I will arise and go now, and go to Innisfree,
And a small cabin build there, of clay and wattles made:
Nine bean-rows will I have there, a hive for the honey-bee;
And live alone in the bee-loud glade.

The Garden Conservancy’s Open Days program is a great excuse to investigate gorgeous gardens in our region, both public and private. On the list for this Saturday, July 27, is Innisfree Garden in Millbrook. Open to the public since 1960, Innisfree used to be a very wealthy couple’s extraordinary backyard. Minnesota heiress Marion Beck had already acquired the 950-acre glacial bowl surrounding Tyrrel Lake when she married Walter Beck in 1922. The couple built a house on the site: no wattle-and-daub “small cabin,” but a fine Queen Anne structure that, sadly, was demolished in the 1960s, after the Becks’ demise.

Walter Beck was a self-taught amateur landscaper, and the couple set out to surround their new home with gardens worthy of the bucolic site. The choice of name — after the 1888 lyric poem by William Butler Yeats, “The Lake Isle of Innisfree” — hints at the Becks’ original intent: to create a formal, symmetrical English-style border garden showcasing an encyclopedic horticultural collection, surrounded by a landscape park. Dissatisfied with their work-in-progress, the couple tore out the garden beds, then set off for a year abroad to see what other approaches the world had to offer.

Walter found the answer to his quest in a book of illustrations by an influential eighth-century Chinese garden designer named Wang Wei, regarded by modern landscape architects as the inventor — or at least the popularizer — of a technique known today as “cup gardens.” The concept is that a stroll through a garden should be an unfolding, episodic journey of discovery, moving from one contained scene to another, framed within the context of a larger landscape. Each “cup” has subtle borders or screens that direct the eye to some particularly sublime viewpoint, such as a strategically positioned stone, a perfect specimen plant, an architectural or water element. Every turn in the path is meant to create new angles of view that elicit surprise and delight, whether looking ahead or back from whence you came.

From 1930 to 1950 the Becks labored to transform the grounds of Innisfree into a series of cup gardens that followed the Asian aesthetic but incorporated European influences.

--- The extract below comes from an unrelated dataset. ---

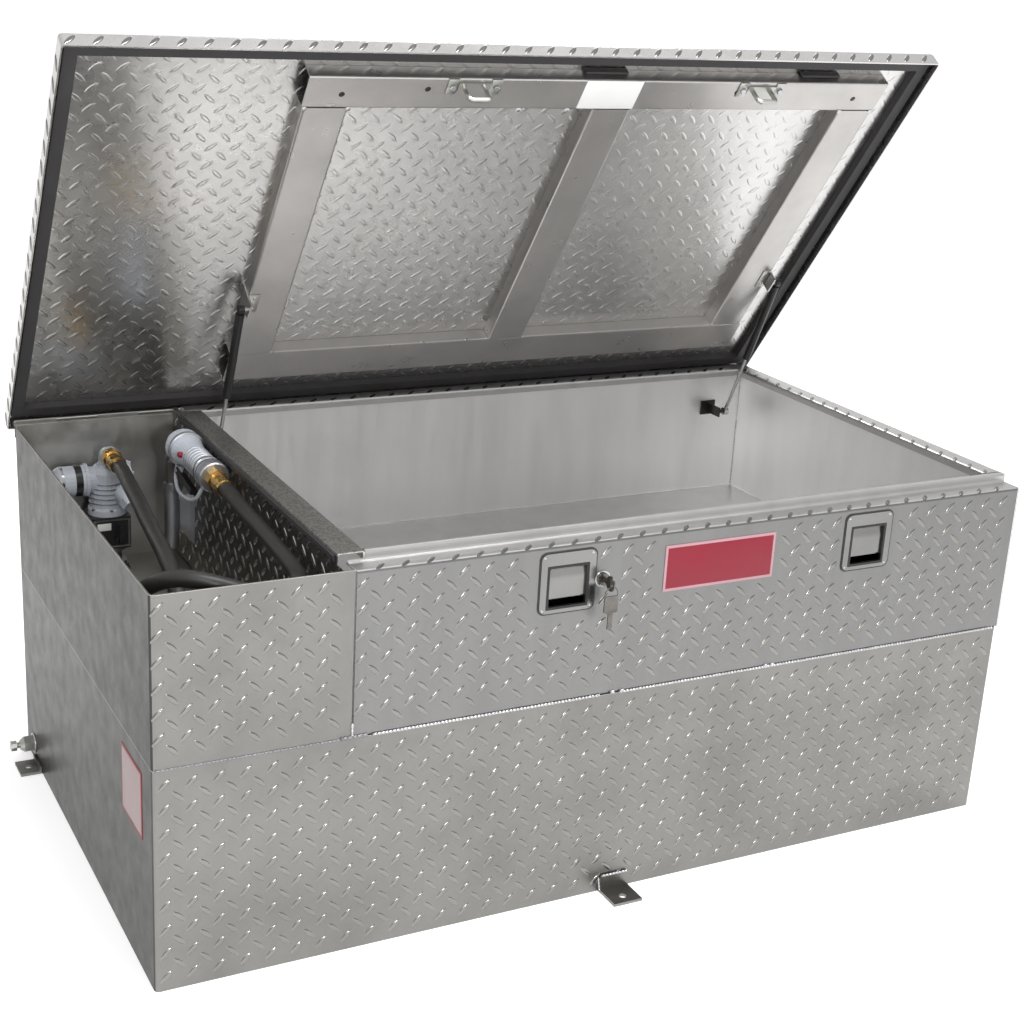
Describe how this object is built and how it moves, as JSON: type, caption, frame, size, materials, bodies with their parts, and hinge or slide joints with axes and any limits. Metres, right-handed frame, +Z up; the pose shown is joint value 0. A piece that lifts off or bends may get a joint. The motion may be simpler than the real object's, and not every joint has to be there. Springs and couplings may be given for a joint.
{
  "type": "truck bed transfer tank",
  "caption": "Tread-plate fuel tank for a truck bed with a hinged-lid toolbox on top and an end bay that holds the pump, coiled hose and nozzle.",
  "frame": {"origin": "middle of the tank's underside, on the surface it stands on", "axes": "+X along the truck's width from the pump bay to the toolbox's far end, +Y towards the hinge, +Z up; the lid is stored open"},
  "size_m": [1.6043, 0.9262, 1.3082],
  "materials": {
    "tread_plate": "mill finish with raised lozenges",
    "plain_sheet": "mill finish",
    "zinc": "zinc plated",
    "stainless": "polished",
    "brass": "satin",
    "rubber": "satin",
    "black_paint": "gloss",
    "black_plastic": "matte",
    "cast_alloy": "cast",
    "grey_paint": "satin",
    "white_enamel": "gloss"
  },
  "bodies": {
    "box": {"tank_shell": "tread_plate", "left_baffle": "plain_sheet", "right_baffle": "plain_sheet", "bay_walls": "tread_plate", "partition": "tread_plate", "toolbox_tub": "tread_plate", "toolbox_right_end": "tread_plate", "hinge_pin": "zinc", "hinge_fixed_leaf": "zinc", "left_strut_box_bracket": "black_paint", "right_strut_box_bracket": "black_paint", "left_latch_tray": "stainless", "left_latch_body": "zinc", "right_latch_tray": "stainless", "right_latch_body": "zinc", "lock_barrel": "stainless", "outlet_bushing": "zinc", "outlet_plug": "zinc", "filler_neck": "zinc", "vent_cap": "brass", "tank_bung": "zinc", "suction_pipe": "zinc", "pump_column": "cast_alloy", "switch_box": "black_plastic", "pump_body": "cast_alloy", "pump_motor": "grey_paint", "pump_cover": "cast_alloy", "outlet_elbow": "cast_alloy", "pump_swivel": "brass", "nozzle_body": "cast_alloy", "nozzle_ring": "white_enamel", "nozzle_swivel": "brass", "nozzle_spout": "plain_sheet", "nozzle_holder": "grey_paint", "hose_coil": "rubber", "hose_pump_run": "rubber", "hose_nozzle_run": "rubber"},
    "lid": {"lid_skin": "tread_plate", "lid_seal": "rubber", "lid_front_rail": "plain_sheet", "lid_back_rail": "plain_sheet", "lid_left_rail": "plain_sheet", "lid_centre_rail": "plain_sheet", "lid_right_rail": "plain_sheet", "left_striker": "zinc", "right_striker": "zinc", "hinge_lid_leaf": "zinc"},
    "left_rod": {"left_strut_rod": "stainless"},
    "left_cylinder": {"left_strut_cylinder": "black_paint"},
    "right_rod": {"right_strut_rod": "stainless"},
    "right_cylinder": {"right_strut_cylinder": "black_paint"},
    "left_paddle": {"left_paddle": "stainless"},
    "right_paddle": {"right_paddle": "stainless"},
    "key": {"lock_key": "brass", "spare_key_ring": "stainless"},
    "switch_lever": {"switch_lever": "black_plastic"},
    "trigger": {"nozzle_trigger": "black_paint"},
    "cap": {"filler_cap": "black_plastic"}
  },
  "joints": [
    {"name": "lid_hinge", "type": "hinge", "parent": "box", "child": "lid", "pos_m": [0, 0.4253, 0.622], "axis": [1, 0, 0], "range_deg": [0, 54.05], "stiffness_Nm_per_rad": 30, "springref_deg": -89.95},
    {"name": "left_strut_swing", "type": "hinge", "parent": "box", "child": "left_rod", "pos_m": [-0.412, 0.38, 0.54], "axis": [1, 0, 0], "range_deg": [0, 50.66]},
    {"name": "left_strut_slide", "type": "slide", "parent": "left_rod", "child": "left_cylinder", "axis": [0, -0.4086, 0.9127], "range_m": [-0.0835, 0]},
    {"name": "right_strut_swing", "type": "hinge", "parent": "box", "child": "right_rod", "pos_m": [0.7015, 0.38, 0.54], "axis": [1, 0, 0], "range_deg": [0, 50.66]},
    {"name": "right_strut_slide", "type": "slide", "parent": "right_rod", "child": "right_cylinder", "axis": [0, -0.4086, 0.9127], "range_m": [-0.0835, 0]},
    {"name": "left_paddle_pull", "type": "hinge", "parent": "box", "child": "left_paddle", "pos_m": [-0.1235, -0.4178, 0.5775], "axis": [-1, 0, 0], "range_deg": [0, 30], "stiffness_Nm_per_rad": 0.2},
    {"name": "right_paddle_pull", "type": "hinge", "parent": "box", "child": "right_paddle", "pos_m": [0.4425, -0.4178, 0.5775], "axis": [-1, 0, 0], "range_deg": [0, 30], "stiffness_Nm_per_rad": 0.2},
    {"name": "key_turn", "type": "hinge", "parent": "box", "child": "key", "pos_m": [-0.062, -0.4223, 0.552], "axis": [0, 1, 0], "range_deg": [0, 90]},
    {"name": "switch_turn", "type": "hinge", "parent": "box", "child": "switch_lever", "pos_m": [-0.61, 0.3117, 0.428], "axis": [0, 1, 0], "range_deg": [0, 60]},
    {"name": "trigger_squeeze", "type": "hinge", "parent": "box", "child": "trigger", "pos_m": [-0.52555, 0.23049, 0.56812], "axis": [-0.9609, -0.0388, 0.274], "range_deg": [0, 10], "stiffness_Nm_per_rad": 1},
    {"name": "cap_turn", "type": "hinge", "parent": "box", "child": "cap", "pos_m": [-0.62, -0.276, 0.3936], "axis": [0, 0, 1], "range_deg": [0, 90]}
  ],
  "couplings": [
    {"joint": "left_strut_swing", "follows": "lid_hinge", "ratio": 0.93691},
    {"joint": "left_strut_slide", "follows": "lid_hinge", "m_per_rad": -0.088427},
    {"joint": "right_strut_swing", "follows": "lid_hinge", "ratio": 0.93691},
    {"joint": "right_strut_slide", "follows": "lid_hinge", "m_per_rad": -0.088427}
  ]
}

In 1938 they found an invaluable ally in Lester Collins, a graduate student in landscape architecture who had studied in China. Collins undertook the development of Innisfree Garden as his life’s work, and carried it on beyond Walter and Marion’s deaths. After the formation of the Innisfree Foundation in 1960, Collins focused all his attention on the core 160 acres that remain open to the public today, creating trails that link the separate “cups” into a continuous ramble and building a bridge that makes it possible to circumambulate most of the lake. His wife Petronella continued Lester’s work after his death in 1993, emphasizing greater usage of native species and planting naturalized perennials to transition the gardens to surrounding woodlands.

All these decades of successive stewardship have yielded spectacular results, especially among the stone terraces that extend uphill from Lake Tyrrel’s northwest shore, seamlessly incorporating Nature’s beauty with human artifice. A thread of water cascades down the valley’s steep side, passes under a stone bridge that defines the edge of the gardens and wends its way through a circular grotto reminiscent of a moongate, studded with rocks artistically carved by no human hand. After watering a clump of lotuses, the stream passes out of the terraces over an artificial waterfall and trickles into an oxbow meandering through a meadow. Water elements are everywhere, including a variety of different types of fountains. Texture here is at least as important as color, so that the garden retains its beauty in every season regardless of what plants are in bloom. The Asian design influence is clearly apparent, echoed in the style of carvings inset into walls and patios, including a snoozing dragon carved into the capstone of one wall.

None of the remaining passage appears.